§ **DIRECTION**:
Take the listing and print it in full, exactly as given.

§ **AVAILABLE DATA**:
○ ○ ○ ○ ○ ○ ○

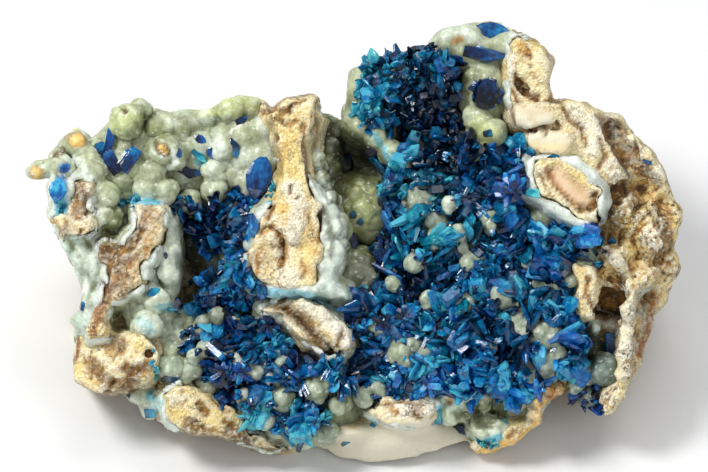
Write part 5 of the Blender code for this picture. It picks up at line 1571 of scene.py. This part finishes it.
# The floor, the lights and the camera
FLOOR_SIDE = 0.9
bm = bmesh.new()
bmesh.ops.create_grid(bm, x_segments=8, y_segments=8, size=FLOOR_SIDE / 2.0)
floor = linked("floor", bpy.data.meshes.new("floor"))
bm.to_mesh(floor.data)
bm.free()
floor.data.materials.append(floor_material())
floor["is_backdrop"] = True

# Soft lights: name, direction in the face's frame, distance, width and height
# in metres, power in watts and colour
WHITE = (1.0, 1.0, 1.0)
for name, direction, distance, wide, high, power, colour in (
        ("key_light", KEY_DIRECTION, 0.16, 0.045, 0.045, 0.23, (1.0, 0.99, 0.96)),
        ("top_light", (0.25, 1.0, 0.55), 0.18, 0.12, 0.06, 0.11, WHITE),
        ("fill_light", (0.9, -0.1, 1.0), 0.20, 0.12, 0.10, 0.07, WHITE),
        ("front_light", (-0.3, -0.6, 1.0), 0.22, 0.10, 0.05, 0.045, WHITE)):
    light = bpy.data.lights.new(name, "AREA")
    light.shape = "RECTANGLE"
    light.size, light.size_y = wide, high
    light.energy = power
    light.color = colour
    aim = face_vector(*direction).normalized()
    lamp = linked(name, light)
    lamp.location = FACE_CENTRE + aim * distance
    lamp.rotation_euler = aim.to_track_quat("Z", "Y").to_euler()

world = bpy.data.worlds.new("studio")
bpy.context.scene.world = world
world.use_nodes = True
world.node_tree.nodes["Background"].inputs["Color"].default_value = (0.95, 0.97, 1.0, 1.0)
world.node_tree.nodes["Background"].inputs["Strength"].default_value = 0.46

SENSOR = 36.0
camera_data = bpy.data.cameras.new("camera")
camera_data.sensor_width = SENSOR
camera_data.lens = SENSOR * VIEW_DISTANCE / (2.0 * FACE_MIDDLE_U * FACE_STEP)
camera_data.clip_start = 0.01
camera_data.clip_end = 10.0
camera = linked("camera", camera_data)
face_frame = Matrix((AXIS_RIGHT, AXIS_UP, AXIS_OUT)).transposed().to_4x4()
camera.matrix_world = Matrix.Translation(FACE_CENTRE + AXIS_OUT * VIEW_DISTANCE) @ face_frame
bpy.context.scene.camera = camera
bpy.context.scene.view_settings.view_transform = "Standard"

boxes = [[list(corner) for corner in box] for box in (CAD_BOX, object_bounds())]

○ ○ ○ ○ ○ ○ ○

§ **ANSWER BELOW**:
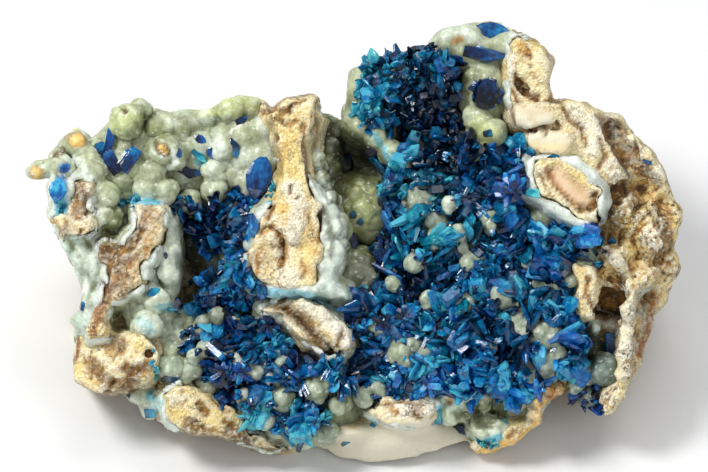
Write part 5 of the Blender code for this picture. It picks up at line 1571 of scene.py. This part finishes it.
# The floor, the lights and the camera
FLOOR_SIDE = 0.9
bm = bmesh.new()
bmesh.ops.create_grid(bm, x_segments=8, y_segments=8, size=FLOOR_SIDE / 2.0)
floor = linked("floor", bpy.data.meshes.new("floor"))
bm.to_mesh(floor.data)
bm.free()
floor.data.materials.append(floor_material())
floor["is_backdrop"] = True

# Soft lights: name, direction in the face's frame, distance, width and height
# in metres, power in watts and colour
WHITE = (1.0, 1.0, 1.0)
for name, direction, distance, wide, high, power, colour in (
        ("key_light", KEY_DIRECTION, 0.16, 0.045, 0.045, 0.23, (1.0, 0.99, 0.96)),
        ("top_light", (0.25, 1.0, 0.55), 0.18, 0.12, 0.06, 0.11, WHITE),
        ("fill_light", (0.9, -0.1, 1.0), 0.20, 0.12, 0.10, 0.07, WHITE),
        ("front_light", (-0.3, -0.6, 1.0), 0.22, 0.10, 0.05, 0.045, WHITE)):
    light = bpy.data.lights.new(name, "AREA")
    light.shape = "RECTANGLE"
    light.size, light.size_y = wide, high
    light.energy = power
    light.color = colour
    aim = face_vector(*direction).normalized()
    lamp = linked(name, light)
    lamp.location = FACE_CENTRE + aim * distance
    lamp.rotation_euler = aim.to_track_quat("Z", "Y").to_euler()

world = bpy.data.worlds.new("studio")
bpy.context.scene.world = world
world.use_nodes = True
world.node_tree.nodes["Background"].inputs["Color"].default_value = (0.95, 0.97, 1.0, 1.0)
world.node_tree.nodes["Background"].inputs["Strength"].default_value = 0.46

SENSOR = 36.0
camera_data = bpy.data.cameras.new("camera")
camera_data.sensor_width = SENSOR
camera_data.lens = SENSOR * VIEW_DISTANCE / (2.0 * FACE_MIDDLE_U * FACE_STEP)
camera_data.clip_start = 0.01
camera_data.clip_end = 10.0
camera = linked("camera", camera_data)
face_frame = Matrix((AXIS_RIGHT, AXIS_UP, AXIS_OUT)).transposed().to_4x4()
camera.matrix_world = Matrix.Translation(FACE_CENTRE + AXIS_OUT * VIEW_DISTANCE) @ face_frame
bpy.context.scene.camera = camera
bpy.context.scene.view_settings.view_transform = "Standard"

boxes = [[list(corner) for corner in box] for box in (CAD_BOX, object_bounds())]